**What you have to do**: All of the records below should be output exactly.

[Source data]

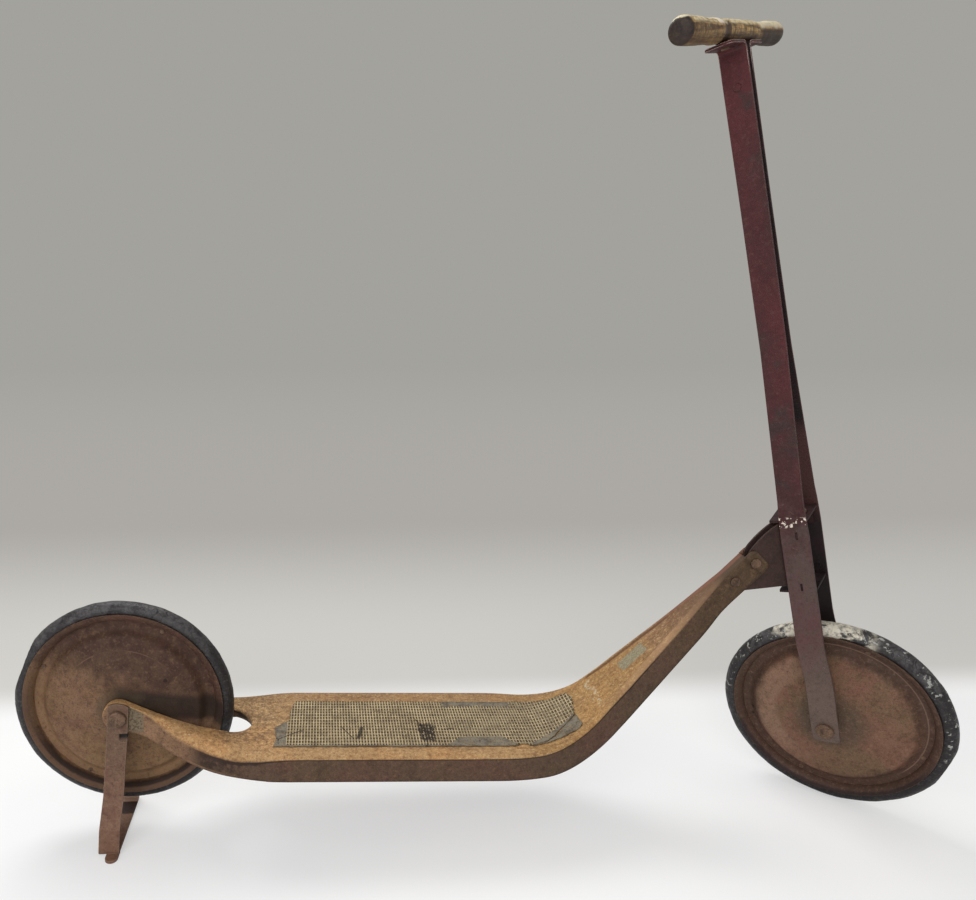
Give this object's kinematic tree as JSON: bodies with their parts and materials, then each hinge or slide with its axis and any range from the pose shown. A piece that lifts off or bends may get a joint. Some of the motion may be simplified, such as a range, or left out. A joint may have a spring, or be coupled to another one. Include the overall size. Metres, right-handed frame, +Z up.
{
  "type": "kick scooter",
  "caption": "Child's kick scooter with a pressed-steel platform, disc wheels with solid tyres, a fork of two flat legs with a wooden grip, and a folding parking stand",
  "frame": {"origin": "on the floor, under the middle of the scooter's bounding box, as it stands on its stand and its front wheel", "axes": "+X forward, +Y to the rider's left, +Z up"},
  "size_m": [1.0808, 0.2116, 0.9034],
  "materials": {
    "ochre_paint": "worn",
    "maroon_paint": "worn",
    "brown_paint": "worn",
    "disc_paint": "worn",
    "steel": "tarnished",
    "mat": "matte",
    "tyre": "matte",
    "wood": "worn"
  },
  "bodies": {
    "frame": {"deck": "ochre_paint", "deck_mat": "mat", "head_bracket": "maroon_paint", "neck_rivets": "steel", "rear_axle_bolt": "steel", "rear_axle_nut": "steel", "rear_axle_washer": "steel", "rear_axle_spacers": "steel"},
    "fork": {"fork_leg_right": "maroon_paint", "fork_leg_left": "maroon_paint", "upper_crosspiece": "maroon_paint", "lower_crosspiece": "maroon_paint", "steering_pin": "steel", "steering_pin_nut": "steel", "steering_pin_washer": "steel", "column_rivet": "steel", "column_sleeve": "steel", "grip": "wood", "grip_screws": "steel", "front_axle_bolt": "steel", "front_axle_nut": "steel", "front_axle_washer": "steel", "front_axle_spacers": "steel"},
    "front_wheel": {"front_disc_right": "disc_paint", "front_disc_left": "disc_paint", "front_hub": "steel", "front_disc_rivets": "steel", "front_tyre": "tyre"},
    "rear_wheel": {"rear_disc_right": "disc_paint", "rear_disc_left": "disc_paint", "rear_hub": "steel", "rear_disc_rivets": "steel", "rear_tyre": "tyre"},
    "stand": {"stand": "brown_paint"}
  },
  "joints": [
    {"name": "steering", "type": "hinge", "parent": "frame", "child": "fork", "pos_m": [0.43807, 0, 0.1234], "axis": [-0.2779, 0, 0.9606], "range_deg": [0, 88]},
    {"name": "front_wheel_spin", "type": "hinge", "parent": "fork", "child": "front_wheel", "pos_m": [0.44297, -0.00493, 0.12482], "axis": [0.6673, 0.7193, 0.1931], "continuous": true},
    {"name": "rear_wheel_spin", "type": "hinge", "parent": "frame", "child": "rear_wheel", "pos_m": [-0.41337, 0, 0.1628], "axis": [0, 1, 0], "continuous": true},
    {"name": "stand_fold", "type": "hinge", "parent": "frame", "child": "stand", "pos_m": [-0.41337, 0, 0.1628], "axis": [0, 1, 0], "range_deg": [0, 115]}
  ]
}
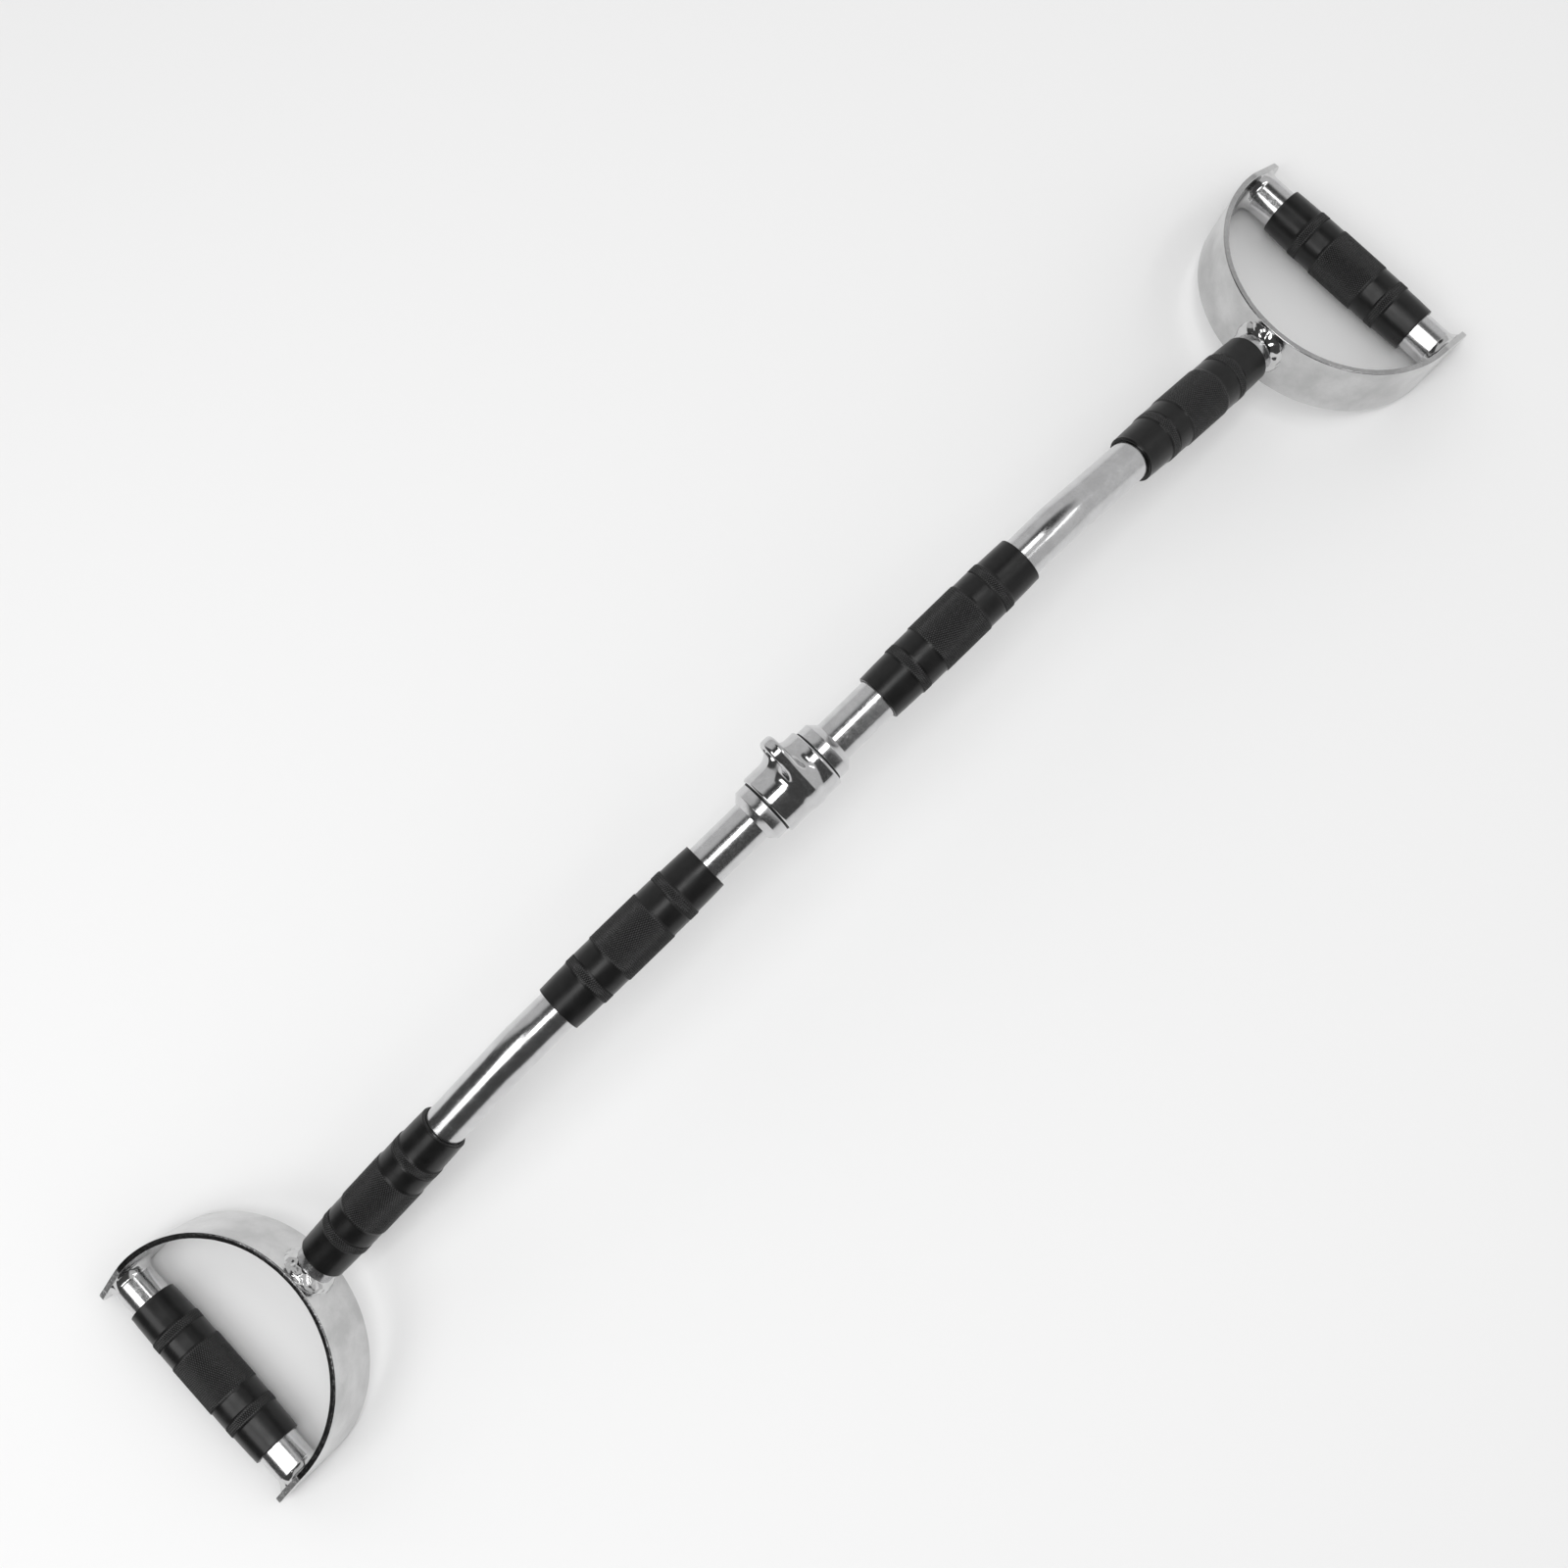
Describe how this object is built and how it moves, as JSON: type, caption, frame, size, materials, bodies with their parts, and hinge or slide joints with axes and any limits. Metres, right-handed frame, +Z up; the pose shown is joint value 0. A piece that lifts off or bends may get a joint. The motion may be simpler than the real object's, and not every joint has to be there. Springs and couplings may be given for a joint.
{
  "type": "cable pull-down bar",
  "caption": "Chromed bar with swept ends, rubber grips, a D-shaped side handle welded on each end and a revolving hanger lug in the middle.",
  "frame": {"origin": "on the floor under the middle of the hanger, with the bar standing on the lower edges of its two D straps", "axes": "+X along the bar, +Y across it, the side the hanger's lug leans to at rest, +Z up"},
  "size_m": [1.1182, 0.181, 0.1615],
  "materials": {
    "chromed_tube": "polished chrome",
    "plated_strap": "chrome plate, softly cloudy",
    "weld_bead": "chrome plate over a lumpy bead",
    "hanger_chrome": "polished chrome",
    "grip_rubber": "satin black, with knurled bands",
    "bush_nylon": "matt black"
  },
  "bodies": {
    "bar": {"main_tube": "chromed_tube", "left_strap": "plated_strap", "right_strap": "plated_strap", "left_bar_weld": "weld_bead", "right_bar_weld": "weld_bead", "left_handle_tube": "chromed_tube", "right_handle_tube": "chromed_tube", "left_front_handle_weld": "weld_bead", "left_back_handle_weld": "weld_bead", "right_front_handle_weld": "weld_bead", "right_back_handle_weld": "weld_bead", "left_inner_grip": "grip_rubber", "right_inner_grip": "grip_rubber", "left_outer_grip": "grip_rubber", "right_outer_grip": "grip_rubber", "left_handle_grip": "grip_rubber", "right_handle_grip": "grip_rubber", "left_collar": "hanger_chrome", "right_collar": "hanger_chrome"},
    "hanger": {"swivel_body": "hanger_chrome", "left_swivel_bush": "bush_nylon", "right_swivel_bush": "bush_nylon"}
  },
  "joints": [
    {"name": "hanger_spin", "type": "hinge", "parent": "bar", "child": "hanger", "pos_m": [0, 0, 0.11994], "axis": [1, 0, 0], "continuous": true}
  ]
}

**Correct answer**:
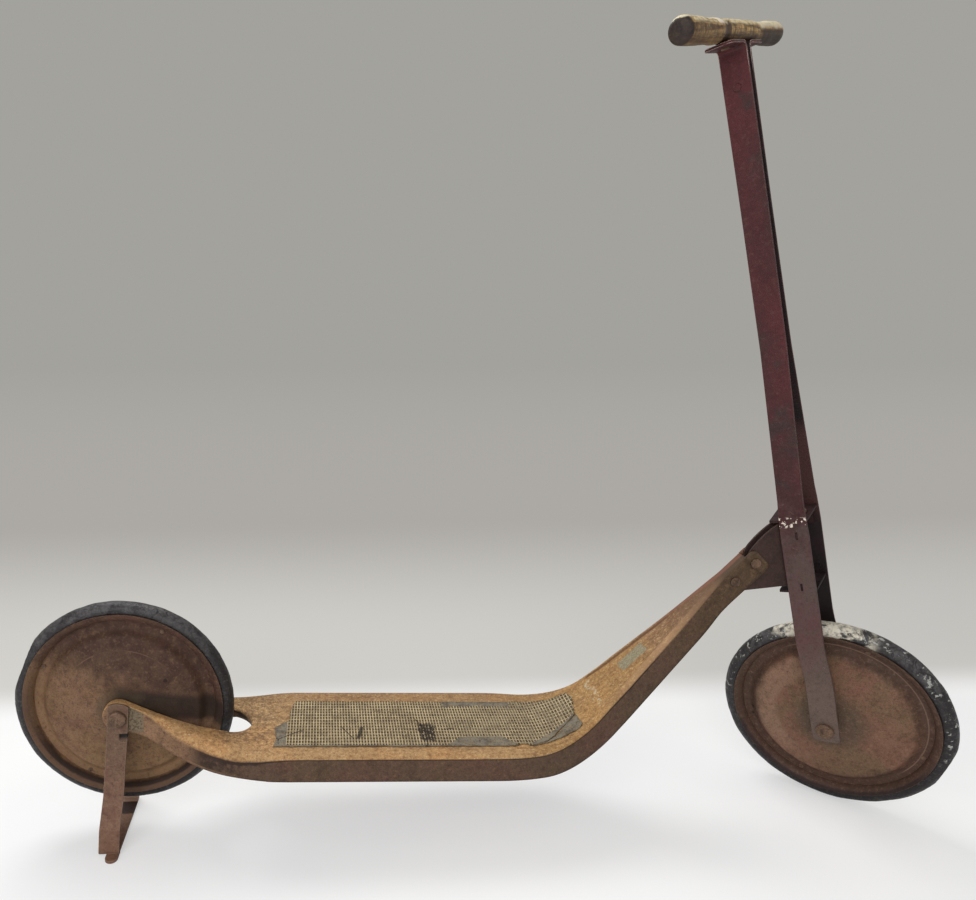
Give this object's kinematic tree as JSON: bodies with their parts and materials, then each hinge or slide with its axis and any range from the pose shown. A piece that lifts off or bends may get a joint. Some of the motion may be simplified, such as a range, or left out. A joint may have a spring, or be coupled to another one. Include the overall size. Metres, right-handed frame, +Z up.
{
  "type": "kick scooter",
  "caption": "Child's kick scooter with a pressed-steel platform, disc wheels with solid tyres, a fork of two flat legs with a wooden grip, and a folding parking stand",
  "frame": {"origin": "on the floor, under the middle of the scooter's bounding box, as it stands on its stand and its front wheel", "axes": "+X forward, +Y to the rider's left, +Z up"},
  "size_m": [1.0808, 0.2116, 0.9034],
  "materials": {
    "ochre_paint": "worn",
    "maroon_paint": "worn",
    "brown_paint": "worn",
    "disc_paint": "worn",
    "steel": "tarnished",
    "mat": "matte",
    "tyre": "matte",
    "wood": "worn"
  },
  "bodies": {
    "frame": {"deck": "ochre_paint", "deck_mat": "mat", "head_bracket": "maroon_paint", "neck_rivets": "steel", "rear_axle_bolt": "steel", "rear_axle_nut": "steel", "rear_axle_washer": "steel", "rear_axle_spacers": "steel"},
    "fork": {"fork_leg_right": "maroon_paint", "fork_leg_left": "maroon_paint", "upper_crosspiece": "maroon_paint", "lower_crosspiece": "maroon_paint", "steering_pin": "steel", "steering_pin_nut": "steel", "steering_pin_washer": "steel", "column_rivet": "steel", "column_sleeve": "steel", "grip": "wood", "grip_screws": "steel", "front_axle_bolt": "steel", "front_axle_nut": "steel", "front_axle_washer": "steel", "front_axle_spacers": "steel"},
    "front_wheel": {"front_disc_right": "disc_paint", "front_disc_left": "disc_paint", "front_hub": "steel", "front_disc_rivets": "steel", "front_tyre": "tyre"},
    "rear_wheel": {"rear_disc_right": "disc_paint", "rear_disc_left": "disc_paint", "rear_hub": "steel", "rear_disc_rivets": "steel", "rear_tyre": "tyre"},
    "stand": {"stand": "brown_paint"}
  },
  "joints": [
    {"name": "steering", "type": "hinge", "parent": "frame", "child": "fork", "pos_m": [0.43807, 0, 0.1234], "axis": [-0.2779, 0, 0.9606], "range_deg": [0, 88]},
    {"name": "front_wheel_spin", "type": "hinge", "parent": "fork", "child": "front_wheel", "pos_m": [0.44297, -0.00493, 0.12482], "axis": [0.6673, 0.7193, 0.1931], "continuous": true},
    {"name": "rear_wheel_spin", "type": "hinge", "parent": "frame", "child": "rear_wheel", "pos_m": [-0.41337, 0, 0.1628], "axis": [0, 1, 0], "continuous": true},
    {"name": "stand_fold", "type": "hinge", "parent": "frame", "child": "stand", "pos_m": [-0.41337, 0, 0.1628], "axis": [0, 1, 0], "range_deg": [0, 115]}
  ]
}
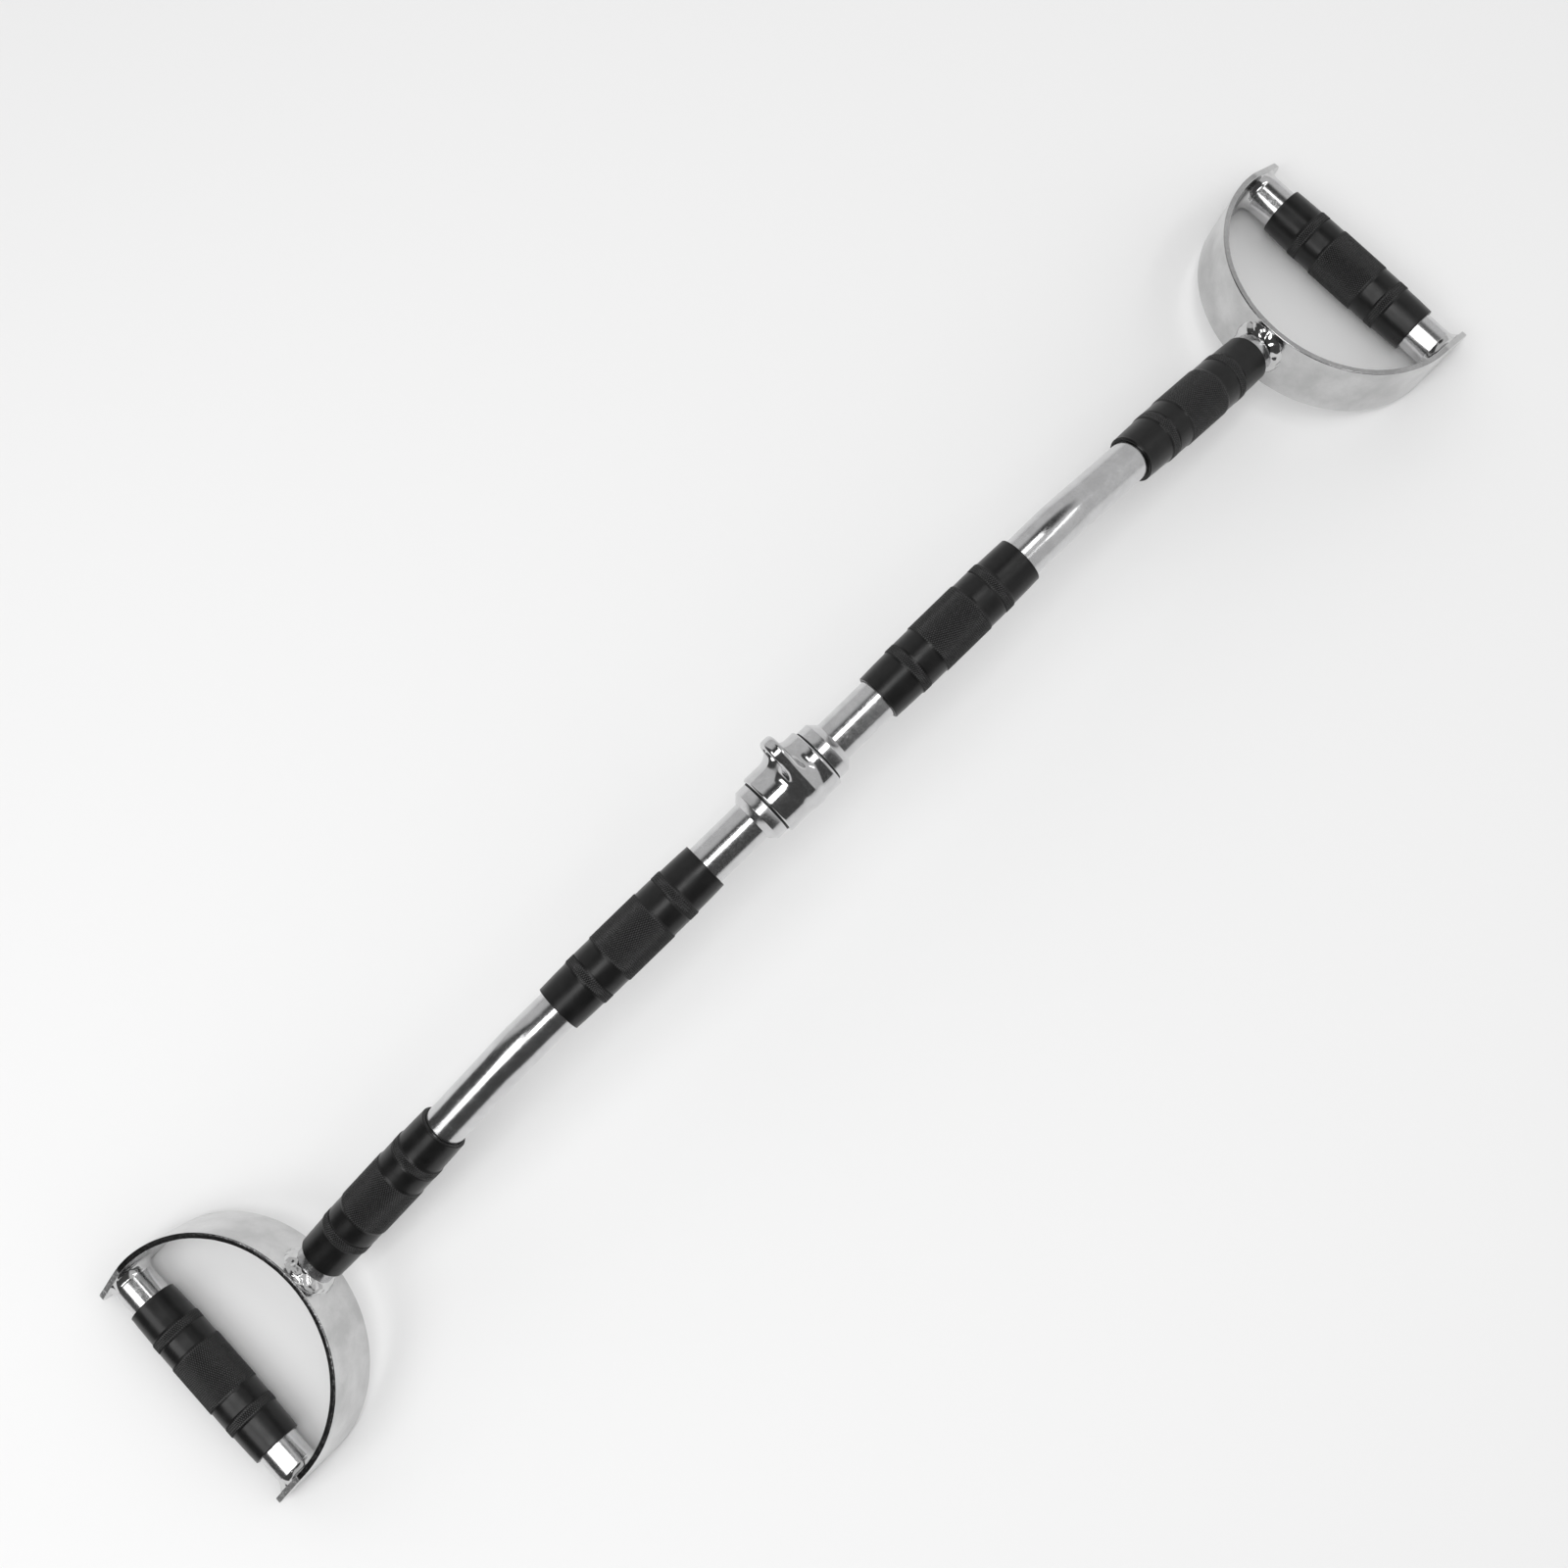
Describe how this object is built and how it moves, as JSON: type, caption, frame, size, materials, bodies with their parts, and hinge or slide joints with axes and any limits. Metres, right-handed frame, +Z up; the pose shown is joint value 0. A piece that lifts off or bends may get a joint. The motion may be simpler than the real object's, and not every joint has to be there. Springs and couplings may be given for a joint.
{
  "type": "cable pull-down bar",
  "caption": "Chromed bar with swept ends, rubber grips, a D-shaped side handle welded on each end and a revolving hanger lug in the middle.",
  "frame": {"origin": "on the floor under the middle of the hanger, with the bar standing on the lower edges of its two D straps", "axes": "+X along the bar, +Y across it, the side the hanger's lug leans to at rest, +Z up"},
  "size_m": [1.1182, 0.181, 0.1615],
  "materials": {
    "chromed_tube": "polished chrome",
    "plated_strap": "chrome plate, softly cloudy",
    "weld_bead": "chrome plate over a lumpy bead",
    "hanger_chrome": "polished chrome",
    "grip_rubber": "satin black, with knurled bands",
    "bush_nylon": "matt black"
  },
  "bodies": {
    "bar": {"main_tube": "chromed_tube", "left_strap": "plated_strap", "right_strap": "plated_strap", "left_bar_weld": "weld_bead", "right_bar_weld": "weld_bead", "left_handle_tube": "chromed_tube", "right_handle_tube": "chromed_tube", "left_front_handle_weld": "weld_bead", "left_back_handle_weld": "weld_bead", "right_front_handle_weld": "weld_bead", "right_back_handle_weld": "weld_bead", "left_inner_grip": "grip_rubber", "right_inner_grip": "grip_rubber", "left_outer_grip": "grip_rubber", "right_outer_grip": "grip_rubber", "left_handle_grip": "grip_rubber", "right_handle_grip": "grip_rubber", "left_collar": "hanger_chrome", "right_collar": "hanger_chrome"},
    "hanger": {"swivel_body": "hanger_chrome", "left_swivel_bush": "bush_nylon", "right_swivel_bush": "bush_nylon"}
  },
  "joints": [
    {"name": "hanger_spin", "type": "hinge", "parent": "bar", "child": "hanger", "pos_m": [0, 0, 0.11994], "axis": [1, 0, 0], "continuous": true}
  ]
}